— WHAT IS NEEDED —
In full and without alteration, give the listing again.

— RECORDS PROVIDED —
····················

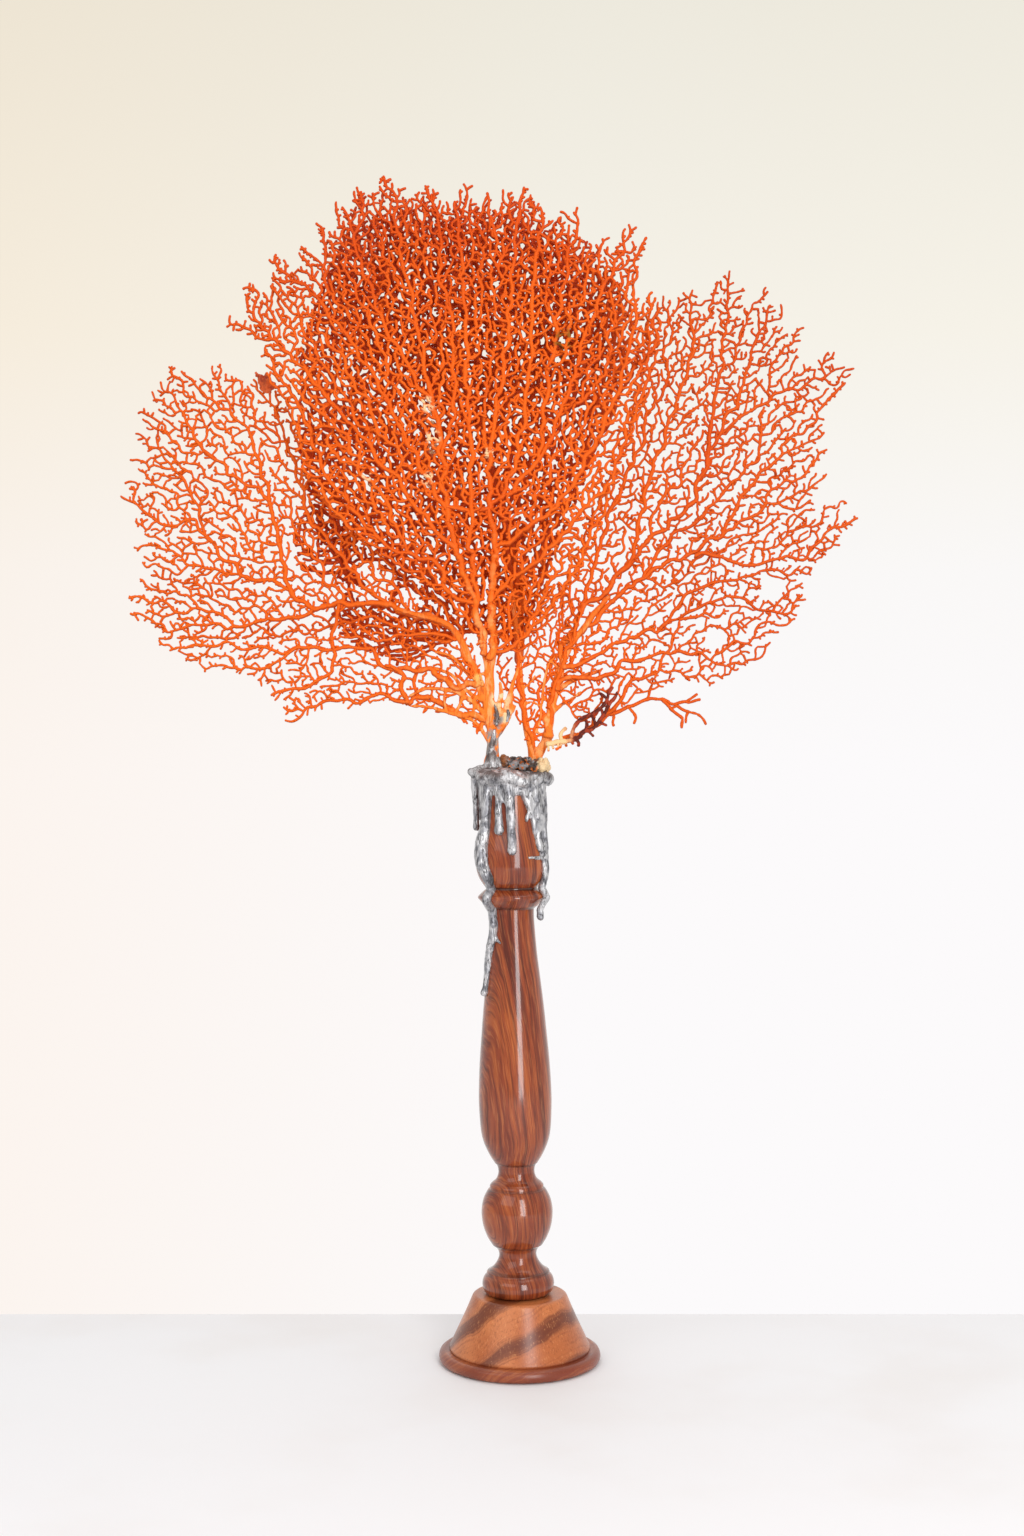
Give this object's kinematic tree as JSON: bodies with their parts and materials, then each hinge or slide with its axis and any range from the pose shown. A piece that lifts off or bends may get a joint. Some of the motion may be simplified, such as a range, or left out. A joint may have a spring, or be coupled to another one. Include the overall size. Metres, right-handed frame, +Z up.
{
  "type": "sea fan on a turned stand",
  "caption": "Dried orange sea fan of fine netted twigs, set in poured metal on a turned wooden spindle stand.",
  "frame": {"origin": "centre of the base's flat underside", "axes": "+Z up along the stand; the fan spreads along X and faces -Y, with +X to the viewer's right"},
  "size_m": [0.4623, 0.1, 0.7302],
  "materials": {
    "base_wood": "light brown turned wood with dark growth swirls, satin varnish",
    "post_wood": "dark reddish-brown turned wood with fine dark streaks, glossy varnish",
    "poured_metal": "dull grey poured metal with dark and pale streaks, satin",
    "crust": "rough brown, grey and cream crust with orange flecks",
    "stem_coral": "yellow-orange coral bark worn to pale cream in patches",
    "fan_coral": "bright orange dried coral bark, redder at the twig tips",
    "back_coral": "deep red-brown dried coral bark",
    "knob_shell": "dark orange encrusting shell"
  },
  "bodies": {
    "root": {"base": "base_wood", "post": "post_wood", "drip_cap": "poured_metal", "holdfast_crust": "crust", "left_stem": "stem_coral", "right_stem": "fan_coral", "left_fan_upper": "fan_coral", "left_fan_lower": "fan_coral", "front_fan_left": "fan_coral", "front_fan_right": "fan_coral", "back_fan": "back_coral", "right_fan_upper": "fan_coral", "right_fan_lower": "fan_coral", "lower_sprig": "fan_coral", "folded_strip": "back_coral", "shell_knob": "knob_shell"}
  },
  "joints": []
}
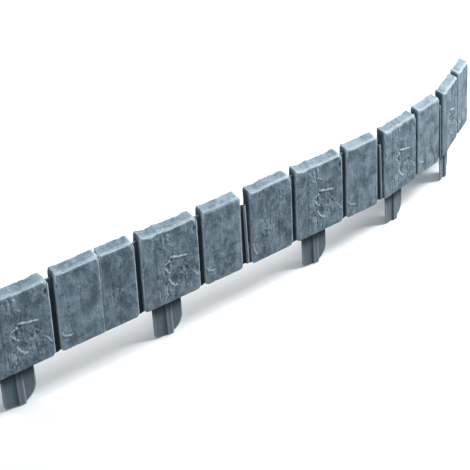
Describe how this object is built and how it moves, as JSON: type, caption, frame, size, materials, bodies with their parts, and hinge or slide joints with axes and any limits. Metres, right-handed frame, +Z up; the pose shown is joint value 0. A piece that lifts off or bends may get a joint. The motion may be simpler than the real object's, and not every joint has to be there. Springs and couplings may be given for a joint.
{
  "type": "plastic garden edging",
  "caption": "Run of moulded stone-look lawn edging: hollow-backed blocks on stakes, sections slotted post to socket in a gentle curve.",
  "frame": {"origin": "on the floor under the stake tips, at the middle of the run's box", "axes": "+Z up, +X along the run from its free socket end to its free post end, block faces towards -Y"},
  "size_m": [1.0366, 0.0866, 0.1474],
  "materials": {
    "plastic": "weathered matt grey stone-effect plastic"
  },
  "bodies": {
    "section_1": {"section_1": "plastic"},
    "section_2": {"section_2": "plastic"},
    "section_3": {"section_3": "plastic"},
    "section_4": {"section_4": "plastic"},
    "section_5": {"section_5": "plastic"}
  },
  "joints": [
    {"name": "link_1", "type": "hinge", "parent": "section_1", "child": "section_2", "pos_m": [-0.26774, 0.00867, 0.086], "axis": [0, 0, 1], "range_deg": [0, 18]},
    {"name": "link_2", "type": "hinge", "parent": "section_2", "child": "section_3", "pos_m": [-0.0577, -0.01526, 0.086], "axis": [0, 0, 1], "range_deg": [-19.5, 16.5]},
    {"name": "link_3", "type": "hinge", "parent": "section_3", "child": "section_4", "pos_m": [0.19035, -0.03696, 0.086], "axis": [0, 0, 1], "range_deg": [-29, 7]},
    {"name": "link_4", "type": "hinge", "parent": "section_4", "child": "section_5", "pos_m": [0.35793, -0.01935, 0.086], "axis": [0, 0, 1], "range_deg": [-32, 4]}
  ]
}
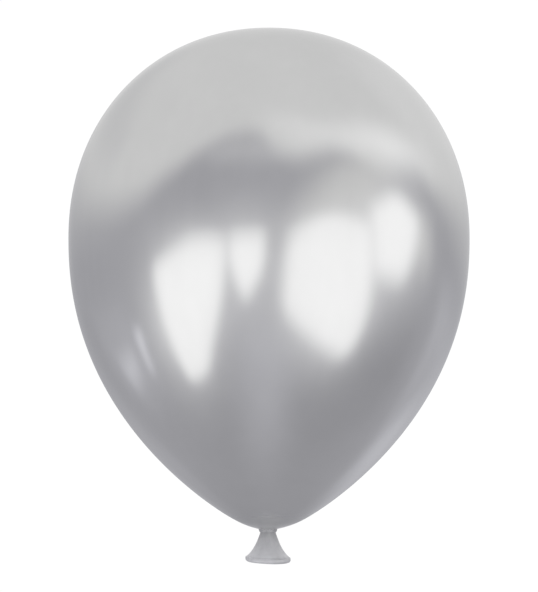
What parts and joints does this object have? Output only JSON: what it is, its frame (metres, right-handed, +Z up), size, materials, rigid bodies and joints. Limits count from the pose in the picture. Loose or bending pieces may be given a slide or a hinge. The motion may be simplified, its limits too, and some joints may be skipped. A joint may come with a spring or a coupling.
{
  "type": "metallic latex party balloon",
  "caption": "Teardrop party balloon of thin silver metallic rubber, blown up and knotted, with a flared slack neck and a rolled lip.",
  "frame": {"origin": "centre of the balloon's widest circle, on its axis", "axes": "+Z up the balloon's axis towards the crown, -Y towards the viewer of the picture, +X to the viewer's right"},
  "size_m": [0.3, 0.3, 0.3997],
  "materials": {
    "silver_film": "stretched latex with a silver metallic pigment, a soft mirror",
    "slack_film": "unstretched latex with the same pigment, satin"
  },
  "bodies": {
    "root": {"envelope": "silver_film", "throat": "slack_film", "knot": "slack_film", "neck_skirt": "slack_film", "rolled_lip": "slack_film"}
  },
  "joints": []
}
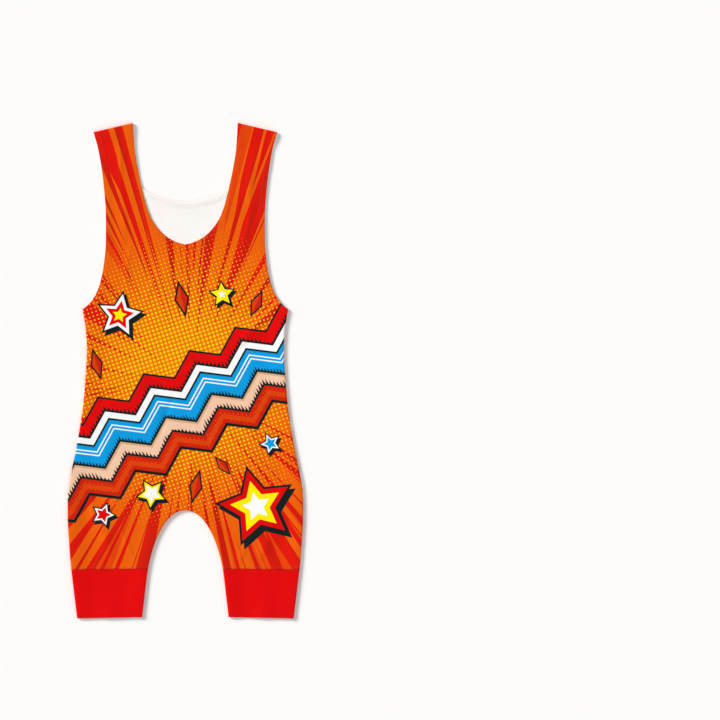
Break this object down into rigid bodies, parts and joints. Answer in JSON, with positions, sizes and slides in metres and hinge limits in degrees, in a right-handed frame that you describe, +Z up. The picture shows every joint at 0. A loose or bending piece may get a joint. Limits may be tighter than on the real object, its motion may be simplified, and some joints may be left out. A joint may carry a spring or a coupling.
{
  "type": "wrestling singlet",
  "caption": "Sleeveless one-piece wrestling singlet laid flat with its front up: scooped neck, wide straps, red cuffs on short legs and a red band across the back.",
  "frame": {"origin": "on the surface that the singlet lies on, under the middle of its bounding box", "axes": "+X towards the wearer's left, +Y from the leg hems to the straps, +Z up out of the front"},
  "size_m": [0.404, 0.85, 0.0049],
  "materials": {
    "printed_knit": "smooth stretch knit with a soft sheen, printed in oranges and reds",
    "red_knit": "smooth stretch knit with a soft sheen, plain red"
  },
  "bodies": {
    "root": {"front_body": "printed_knit", "front_cuff_left": "red_knit", "front_cuff_right": "red_knit", "back_yoke": "printed_knit", "back_band": "red_knit", "back_body": "printed_knit", "back_cuff_left": "red_knit", "back_cuff_right": "red_knit"}
  },
  "joints": []
}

····················

— RESPONSE —
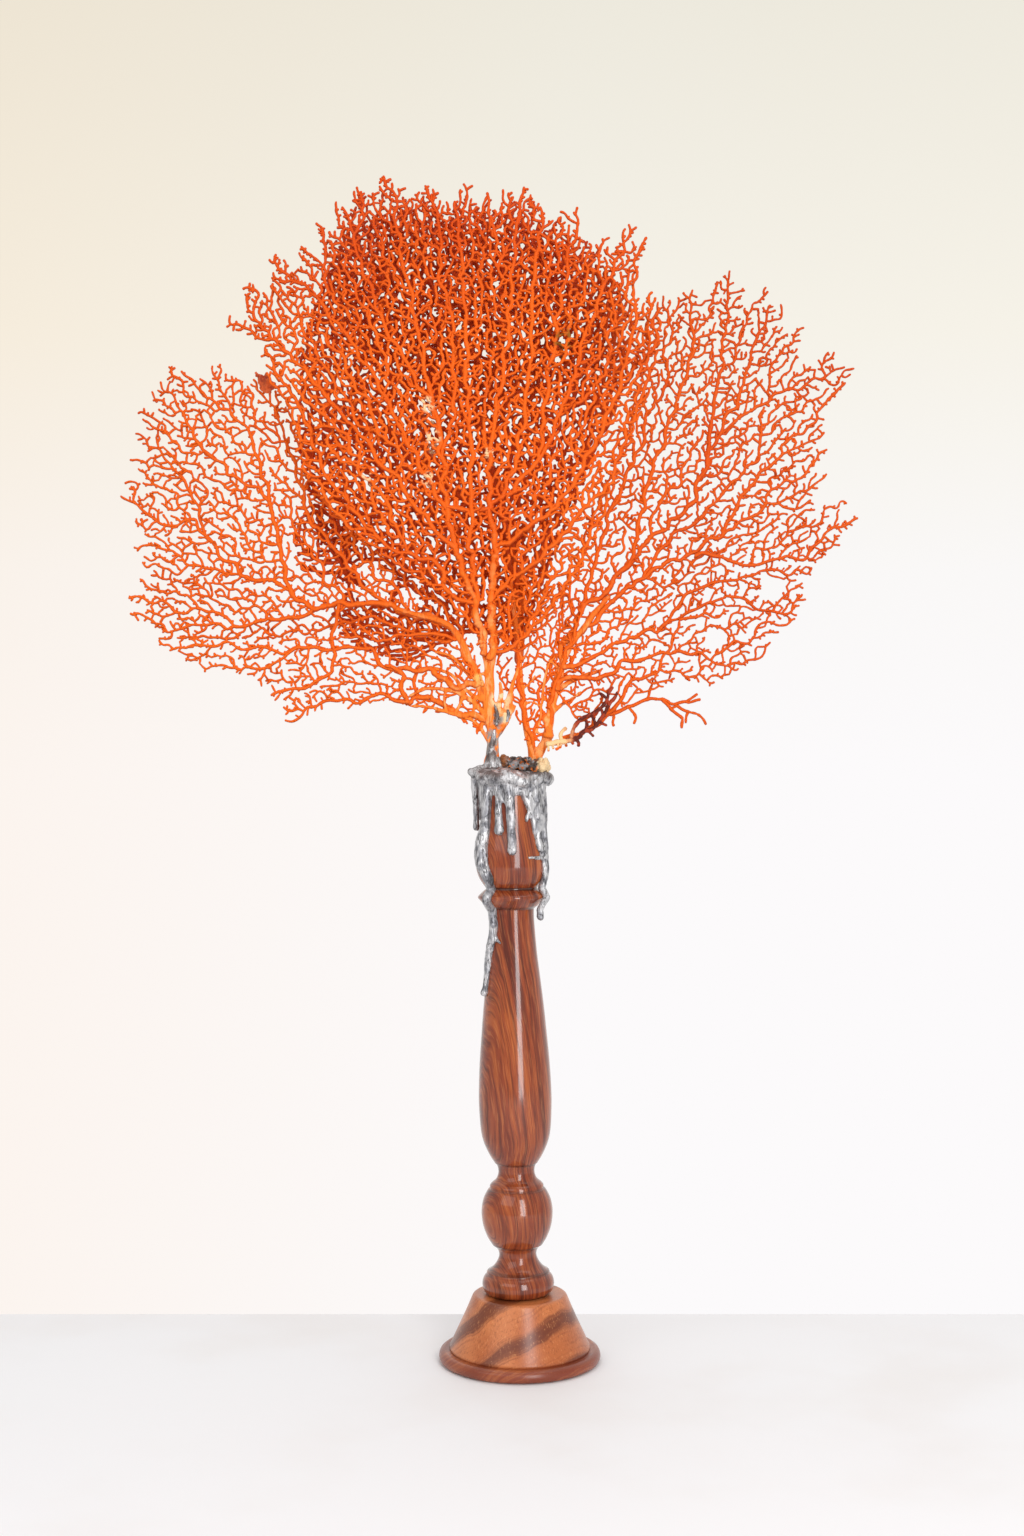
Give this object's kinematic tree as JSON: bodies with their parts and materials, then each hinge or slide with its axis and any range from the pose shown. A piece that lifts off or bends may get a joint. Some of the motion may be simplified, such as a range, or left out. A joint may have a spring, or be coupled to another one. Include the overall size. Metres, right-handed frame, +Z up.
{
  "type": "sea fan on a turned stand",
  "caption": "Dried orange sea fan of fine netted twigs, set in poured metal on a turned wooden spindle stand.",
  "frame": {"origin": "centre of the base's flat underside", "axes": "+Z up along the stand; the fan spreads along X and faces -Y, with +X to the viewer's right"},
  "size_m": [0.4623, 0.1, 0.7302],
  "materials": {
    "base_wood": "light brown turned wood with dark growth swirls, satin varnish",
    "post_wood": "dark reddish-brown turned wood with fine dark streaks, glossy varnish",
    "poured_metal": "dull grey poured metal with dark and pale streaks, satin",
    "crust": "rough brown, grey and cream crust with orange flecks",
    "stem_coral": "yellow-orange coral bark worn to pale cream in patches",
    "fan_coral": "bright orange dried coral bark, redder at the twig tips",
    "back_coral": "deep red-brown dried coral bark",
    "knob_shell": "dark orange encrusting shell"
  },
  "bodies": {
    "root": {"base": "base_wood", "post": "post_wood", "drip_cap": "poured_metal", "holdfast_crust": "crust", "left_stem": "stem_coral", "right_stem": "fan_coral", "left_fan_upper": "fan_coral", "left_fan_lower": "fan_coral", "front_fan_left": "fan_coral", "front_fan_right": "fan_coral", "back_fan": "back_coral", "right_fan_upper": "fan_coral", "right_fan_lower": "fan_coral", "lower_sprig": "fan_coral", "folded_strip": "back_coral", "shell_knob": "knob_shell"}
  },
  "joints": []
}
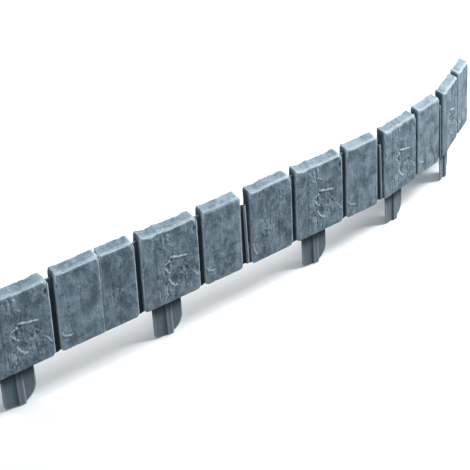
Describe how this object is built and how it moves, as JSON: type, caption, frame, size, materials, bodies with their parts, and hinge or slide joints with axes and any limits. Metres, right-handed frame, +Z up; the pose shown is joint value 0. A piece that lifts off or bends may get a joint. The motion may be simpler than the real object's, and not every joint has to be there. Springs and couplings may be given for a joint.
{
  "type": "plastic garden edging",
  "caption": "Run of moulded stone-look lawn edging: hollow-backed blocks on stakes, sections slotted post to socket in a gentle curve.",
  "frame": {"origin": "on the floor under the stake tips, at the middle of the run's box", "axes": "+Z up, +X along the run from its free socket end to its free post end, block faces towards -Y"},
  "size_m": [1.0366, 0.0866, 0.1474],
  "materials": {
    "plastic": "weathered matt grey stone-effect plastic"
  },
  "bodies": {
    "section_1": {"section_1": "plastic"},
    "section_2": {"section_2": "plastic"},
    "section_3": {"section_3": "plastic"},
    "section_4": {"section_4": "plastic"},
    "section_5": {"section_5": "plastic"}
  },
  "joints": [
    {"name": "link_1", "type": "hinge", "parent": "section_1", "child": "section_2", "pos_m": [-0.26774, 0.00867, 0.086], "axis": [0, 0, 1], "range_deg": [0, 18]},
    {"name": "link_2", "type": "hinge", "parent": "section_2", "child": "section_3", "pos_m": [-0.0577, -0.01526, 0.086], "axis": [0, 0, 1], "range_deg": [-19.5, 16.5]},
    {"name": "link_3", "type": "hinge", "parent": "section_3", "child": "section_4", "pos_m": [0.19035, -0.03696, 0.086], "axis": [0, 0, 1], "range_deg": [-29, 7]},
    {"name": "link_4", "type": "hinge", "parent": "section_4", "child": "section_5", "pos_m": [0.35793, -0.01935, 0.086], "axis": [0, 0, 1], "range_deg": [-32, 4]}
  ]
}
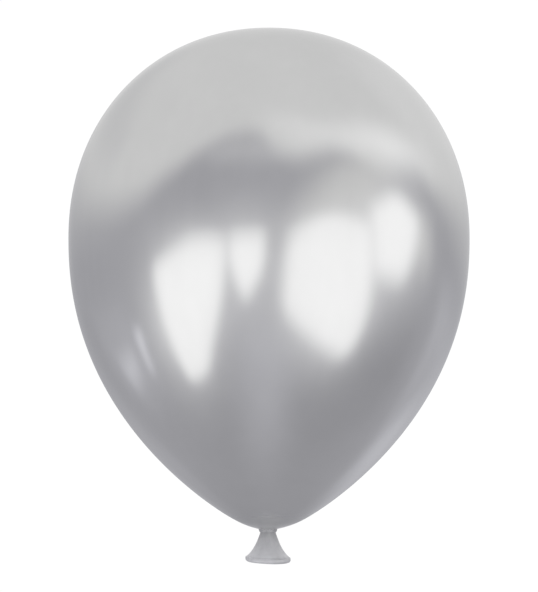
What parts and joints does this object have? Output only JSON: what it is, its frame (metres, right-handed, +Z up), size, materials, rigid bodies and joints. Limits count from the pose in the picture. Loose or bending pieces may be given a slide or a hinge. The motion may be simplified, its limits too, and some joints may be skipped. A joint may come with a spring or a coupling.
{
  "type": "metallic latex party balloon",
  "caption": "Teardrop party balloon of thin silver metallic rubber, blown up and knotted, with a flared slack neck and a rolled lip.",
  "frame": {"origin": "centre of the balloon's widest circle, on its axis", "axes": "+Z up the balloon's axis towards the crown, -Y towards the viewer of the picture, +X to the viewer's right"},
  "size_m": [0.3, 0.3, 0.3997],
  "materials": {
    "silver_film": "stretched latex with a silver metallic pigment, a soft mirror",
    "slack_film": "unstretched latex with the same pigment, satin"
  },
  "bodies": {
    "root": {"envelope": "silver_film", "throat": "slack_film", "knot": "slack_film", "neck_skirt": "slack_film", "rolled_lip": "slack_film"}
  },
  "joints": []
}
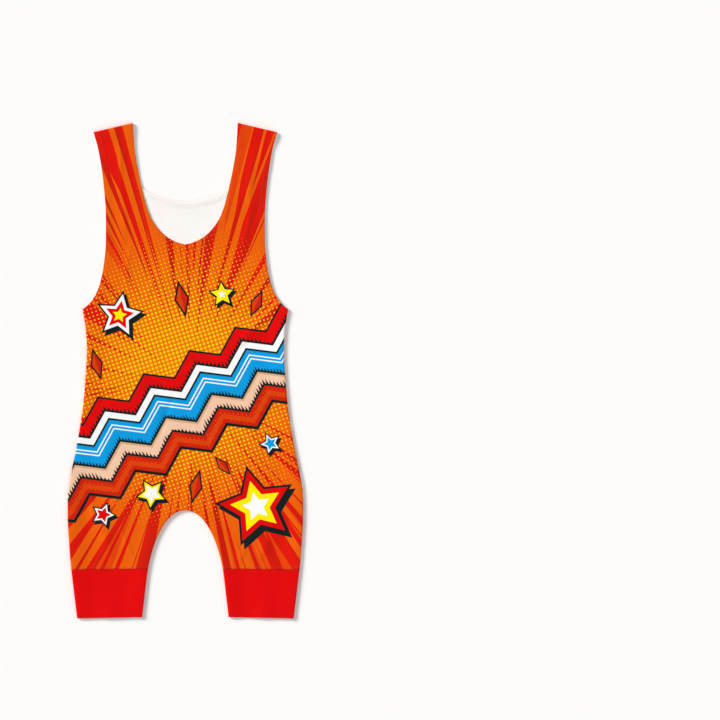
Break this object down into rigid bodies, parts and joints. Answer in JSON, with positions, sizes and slides in metres and hinge limits in degrees, in a right-handed frame that you describe, +Z up. The picture shows every joint at 0. A loose or bending piece may get a joint. Limits may be tighter than on the real object, its motion may be simplified, and some joints may be left out. A joint may carry a spring or a coupling.
{
  "type": "wrestling singlet",
  "caption": "Sleeveless one-piece wrestling singlet laid flat with its front up: scooped neck, wide straps, red cuffs on short legs and a red band across the back.",
  "frame": {"origin": "on the surface that the singlet lies on, under the middle of its bounding box", "axes": "+X towards the wearer's left, +Y from the leg hems to the straps, +Z up out of the front"},
  "size_m": [0.404, 0.85, 0.0049],
  "materials": {
    "printed_knit": "smooth stretch knit with a soft sheen, printed in oranges and reds",
    "red_knit": "smooth stretch knit with a soft sheen, plain red"
  },
  "bodies": {
    "root": {"front_body": "printed_knit", "front_cuff_left": "red_knit", "front_cuff_right": "red_knit", "back_yoke": "printed_knit", "back_band": "red_knit", "back_body": "printed_knit", "back_cuff_left": "red_knit", "back_cuff_right": "red_knit"}
  },
  "joints": []
}